A situação, porém, é um pouco diferente para bancos que têm como foco as operações de crédito para pequenas e médias empresas. Para eles, de alguma forma, as novas regras do BC vão se traduzir em preços mais elevados para as companhias menores.
Um banco afirma que pode rever seu modelo de negócio. "As novas normas reduzem o fluxo para as pequenas empresas", disse Milto Bardini, vice-presidente do BicBanco, durante seminário sobre regras de Basileia, em São Paulo, na semana passada. "Os bancos vão trocar de arena e procurar outros mercados." Dos R$ 14,2 bilhões da carteira do BicBanco, 39% são para companhias com faturamento anual acima de R$ 500 milhões, fatia superior aos 33% de um ano antes. Bardini diz que essa fatia deve aumentar ainda mais.
Nem todos os bancos falam em mudar o mix, mas se preparam para algum tipo de impacto. Ao longo dos últimos anos, bancos como Pine e Indusval já vinham direcionando seu portfólio para empresas de porte maior devido à percepção de menor risco.
Alexandre Sinzato, diretor de relações com investidores do banco ABC Brasil, prevê que a nova regra do BC pode trazer algum tipo de impacto na fixação de preços dos empréstimos. Mas, para ele, mais importante do que isso na definição das condições da oferta de dinheiro está a inadimplência e a redução da atividade econômica.
Para um banqueiro de uma outra instituição focada em crédito para empresas de médio porte, a exigência de mais capital para os empréstimos a empresas menores vai testar o spread que essas companhias estão dispostas a pagar. Mas, para ele, antes mesmo das novas exigências do BC, os bancos já estavam emprestando menos às pequenas companhias.

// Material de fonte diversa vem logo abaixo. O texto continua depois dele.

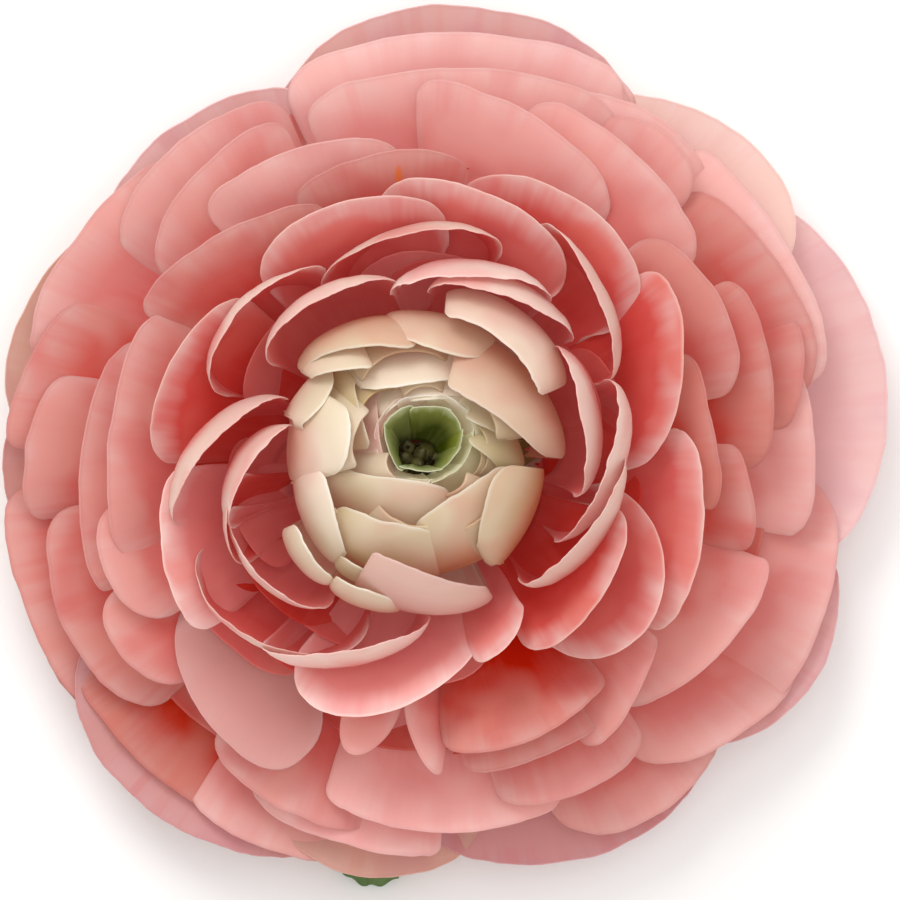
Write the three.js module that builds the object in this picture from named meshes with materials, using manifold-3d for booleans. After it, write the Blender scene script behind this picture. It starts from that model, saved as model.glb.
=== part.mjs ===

Manoel Felix Cintra Neto, presidente da Associação Brasileira de Bancos Comerciais, que reúne as instituições de médio porte, diz que há uma tendência de aumento das taxas de juros nos empréstimos para companhias pequenas e médias devido à postura de cautela dos bancos ao atuar no segmento. No entanto, Cintra Neto não vê uma redução do crédito para essas empresas. "O crédito para grandes empresas tem spread menor, e os bancos precisam rentabilizar o capital do acionista", diz.
O Daycoval pretende continuar trabalhando com ambas as modalidades de companhias. Mas Morris Dayan, diretor do Daycoval, avalia que a medida tem mais potencial de afetar os bancos médios, que têm um portfólio de produtos menos diversificado. "Isso não será capaz, porém, de mexer com a oferta de crédito para as pequenas empresas", pondera.
O Banrisul, que tem forte atuação no segmento de pequenas e médias empresas, também não prevê mudanças em sua estratégia de crédito. "Não vamos, em nenhum momento, preterir as empresas de menor porte", afirma Luiz Carlos Morlin, diretor de risco. De uma forma geral, as mudanças na exigência de capital para diferentes modalidades de crédito devem beneficiar o Banrisul. No primeiro trimestre deste ano, porém, enquanto o saldo da carteira de grandes empresas do Banrisul cresceu 39,8% na comparação anual, o de micro, pequenas e médias avançou apenas 9,3%. "O crédito para o segmento deu uma desacelerada, porém estamos acompanhando o mercado." Apesar de a participação do segmento de micro, pequenas e médias empresas na carteira do Banrisul estar em queda, segue maior em comparação com o de grandes empresas, com 32,5% do total ante 14,9%.